Policy Update: May 22, 2015
A quick look back at events this week impacting women and families, from Valerie Young, a public policy analyst with Mom-mentum.
Breastfeeding has been going on since the dawn of time, yet it still causes all sorts of heated exchanges when it happens in public. Mothers are pushing back via social media. The Washington Post reports: “Sometimes, these days, instead of meekly acquiescing and feeling like second-class citizens, mothers will use the weapons at their disposal—namely social media—to turn the shame on its head and feed it right back to the business. This changes the companies’ struggle from a one-on-one customer battle of “rights” to a publicly discussed and judged incident of a business treating a customer as less than.”
The price of child care keeps going up, putting more and more pressure on family budgets. New data from the Institute for Women’s Policy Research shows that child care costs more per year than annual in-state college tuition in 31 states. In a single mother household, it eats up 40% of the average annual income. That’s a major policy failure.
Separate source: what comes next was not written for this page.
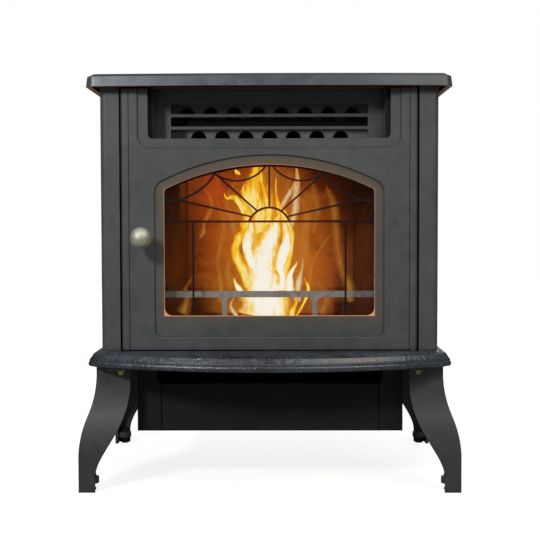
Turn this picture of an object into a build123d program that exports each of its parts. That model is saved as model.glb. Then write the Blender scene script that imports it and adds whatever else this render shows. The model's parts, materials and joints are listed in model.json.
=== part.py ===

Chicago’s political leaders are pressing on for earned sick time. The current proposal follows a program adopted in nearly two dozen other US cities and 3 states, one hour of paid time off for every 30 hours worked, for “personal or family illness or preventive care; due to an incident of domestic violence or sexual assault; or because of school or building closure due to a public health emergency” according to the Chicago Sun Times. As pointed out in the article, what good is organic food if it’s coughed and sneezed on?
There is talk more often now about paid family leave, as if this basic labor standard in most of the world has finally registered in the American consciousness. Considering the number of families pitched into hard times following a birth, illness, or other major health event, it is a subject worthy of attention, especially as we move closer to national elections in 2016. Is the real issue the reluctance to give women a reason to choose paid work over unpaid domestic labor, as argued in this excellent New Republic article Taking Care of Our Own; Paid leave goes from progressive pipe dream to political reality. Or, as women are 49.3% of today’s workforce, are incentives, at this point, irrelevant?